Pois bem, Dias Ferreira denunciou aos bolhões e continua prometendo um golpe fatal para os próximos dias, mas até agora não trouxe a lume as provas que alega ter. E deve tê-las, mesmo, pois ninguém seria insano ao ponto de fazer tais denúncias sem as devidas e necessárias provas. No caso do policial-delator prevalece a máxima chula do Direito brasileiro, uma espécie de axioma da Botocúndia, que garante que em caso de acusação as provas cabem ao acusado, não ao acusador.
Esse comportamento anti-republicano da oposição não causa espécie, pois em tempos de guerra qualquer buraco é uma trincheira. Contundo, é preciso que a oposição se esforce ao máximo para manter, se não a coerência, a isonomia no tratamento das denúncias que pululam pelo Brasil afora. Em São Paulo, terra dos bravos bandeirantes, onde os adversários do Palácio do Planalto são a situação, quem denuncia sem provas é tratado como foragido de hospício.
Deputado estadual pelo PTB, Roque Barbiere jura, com todas as letras e a ajuda de muitos santos, que muitos parlamentares comercializam emendas ao orçamento estadual. Engana-se quem pensa que Barbiere inventou a roda ou descobriu a pólvora. A venda de emendas parlamentares é prática comum no mundo político. Se não acontece de forma pontual, certamente acontece na entrada ou na saída. E para que não pairem dúvidas sobre o tema vou às explicações. O financiador da campanha de um determinado político pode ter sua compensação em uma emenda futura. O que configura mercantilismo antecipado, pois alguém investe antes para auferir lucros posteriormente.

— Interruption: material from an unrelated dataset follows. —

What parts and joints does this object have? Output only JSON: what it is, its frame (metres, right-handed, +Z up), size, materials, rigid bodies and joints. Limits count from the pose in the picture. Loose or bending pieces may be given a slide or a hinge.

Em outro vértice do truque, a emenda pode ser negociada horas antes de ser apresentada. Trata-se de crime pontual, feito às pressas e sobre um balcão sempre enodoado pela lama da corrupção. Em ponta distinta, não afoita, a emenda pode se transformar em uma espécie de cornucópia retardada. Se aprovada, a emenda sofre modificações na sua efetivação. Na execução de uma obra prevista em determinada emenda, a qualidade do serviço é escandalosamente minimizada para atender aos interesses financeiros dos bandidos envolvidos na fraude. Temos, então, uma tramóia postergada.
Crimes políticos à parte, a mim não cabe outra incumbência que não a de perguntar à oposição se o que é verdade em Brasília passa por mentira em São Paulo. E aproveito a oportunidade para questionar esses oráculos do Criador por qual razão o policial-delator João Dias Ferreira é tratado como são, enquanto o deputado Roque Barbiere é considerado louco.
Sempre lembrando que cá não estou a defender um ou outro, mas, sim, para, mantendo a coerência, cobrar isonomia em ambos os casos. Até porque, chumbo trocado não dói.